KulturSPIEGEL, Juni 2008, Heft 6

Nester und Kaskaden


Nadja Schöllhammer ritzt, schneidet und brennt filigrane Skulpturen aus Papier.

Wenn sie sich "allzu gemütlich" in Deutschland fühle, sagt Nadja Schöllhammer, dann fahre sie in "komische" Länder. In Kolumbien war sie gerade, mit einem Reisestipendium. Archaische Riten und Mythen interessieren sie, das Wilde, Unzivilisierte. Und das Abgründige, Triebhafte, die Frage nach Gewalt und nach Moral. Und das alles zeichnet sie, allerdings so, dass brutale Szenarien oder unheimliche Metaphern auf den ersten Blick schön und oft sogar niedlich aussehen. Das ist noch keine Sensation, die beginnt erst, wenn Schöllhammer, 36, in ihrem Pankower Atelier zu Skalpell und Gasbrenner greift, ihre Blätter in filigrane Skelette zerschneidet oder das Papier um die noch feuchte Farbe herum abbrennt.
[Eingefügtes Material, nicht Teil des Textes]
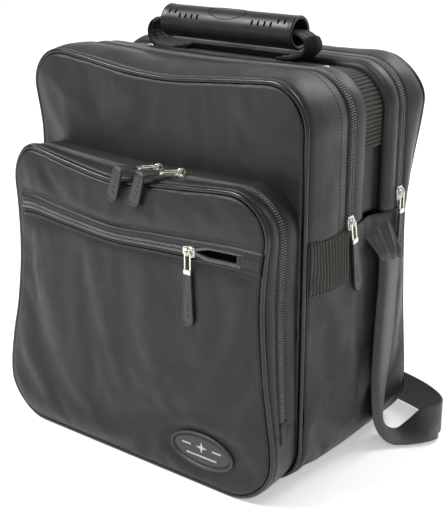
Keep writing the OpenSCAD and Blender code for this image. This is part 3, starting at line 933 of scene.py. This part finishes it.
strip_a = strip("rear_gusset_front_cloth", UPPER,
                [(RIDGE_Y - dy, out) for dy, out in reversed(WALL_IN)] +
                ramped(RIDGE_Y + 1, REAR_ZIP_Y - LIP, 2.2, 7), body_warp, "nylon",
                wrinkle=0.8, seed=11.0, body="shell")
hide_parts("rear_gusset_front")
strip_b = strip("rear_gusset_back_cloth", UPPER,
                ramped(REAR_ZIP_Y + LIP, BACK_Y - SEAM_GAP, 3.0, 10) +
                seam_allowance(BACK_Y - SEAM_GAP, 1), body_warp, "nylon",
                wrinkle=1.6, seed=12.0)
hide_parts("rear_gusset_back")
rear_rim(strip_b)
zip_half("rear_zip_front", UPPER, REAR_ZIP_Y, -1, body_warp, on_shell, ("rear_zip_front",))
zip_half("rear_zip_back", UPPER, REAR_ZIP_Y, 1, body_warp, rear_rim, ("rear_zip_back",))
seam("rear_lip_stitches", UPPER, REAR_ZIP_Y + LIP + 3.5, body_warp, strip_b, rear_rim)
rear = panel("rear_panel_cloth", HALF, TOP, BACK_Y, 1, body_warp, 4.0, 2.2, seed=14.0,
             extra=folds((-120, 320, 20, 280, 14, 2.4), (90, 330, -30, 240, 12, -2.2),
                         (-130, 60, -40, 110, 12, 2.2), (130, 90, 60, 180, 12, 2.0)))
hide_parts("rear_panel_lower", "rear_panel_upper")
rear_flap(rear)
cord = piping("rear_piping_cord", HALF, TOP, BACK_Y - PIPING_R, body_warp)
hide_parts("rear_piping_lower", "rear_piping_upper")
rear_flap(cord)

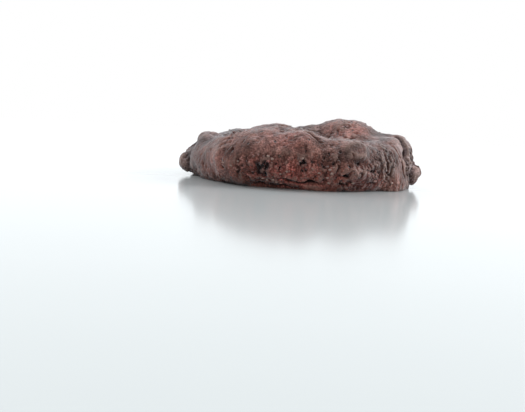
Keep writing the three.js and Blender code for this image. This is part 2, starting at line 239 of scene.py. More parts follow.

Und wenn sie dann die versengten und zerschnittenen Zeichnungen in ihre wuchernden raumgroßen Papierinstallationen einbaut, verwebt muss man besser sagen, oder schichtet - eigentlich fast nicht zu beschreiben, was für fragile Gespinste sie aus abstrakt bemalten Papierschnitten und ihren Cut-outs in den Raum wachsen lässt. Meterlang, -tief und -hoch baut Schöllhammer wochenlang ihre dreidimensionalen Bilder auf, mit Verdichtungen, die wie Nester, Inseln oder Kaskaden aussehen, manchmal vor einer gestisch bemalten Wandfläche. Acht solcher Installationen hat die gebürtige Schwäbin gezeigt, seit sie vor fünf Jahren die öffentliche Kunstszene betrat, und noch immer sucht sie nach dem richtigen Wort für ihre Arbeit. "Cut-outs ist zu schick, das Wort Papierschnitte gefällt mir nicht", sagt Schöllhammer. Aber darum ginge es ja nicht. Sie wolle überwältigen, den Betrachter hineinziehen und dann wieder rausschleudern. Das Hineinziehen klappt, viele Leute kämen auf sie zu und wollen trotz der Fragilität eine ihrer Arbeiten kaufen - allerdings "etwas kleiner". Ein unglaublicher Druck sei das, schließlich gehe "die Wertschätzung einer Arbeit auf dem Kunstmarkt über den Verkauf", und sie will auf jeden Fall von ihrer Arbeit leben. Aber zahmer werden, handlicher? "Nein", sagt Schöllhammer entschlossen, "runterfahren darf ich nicht."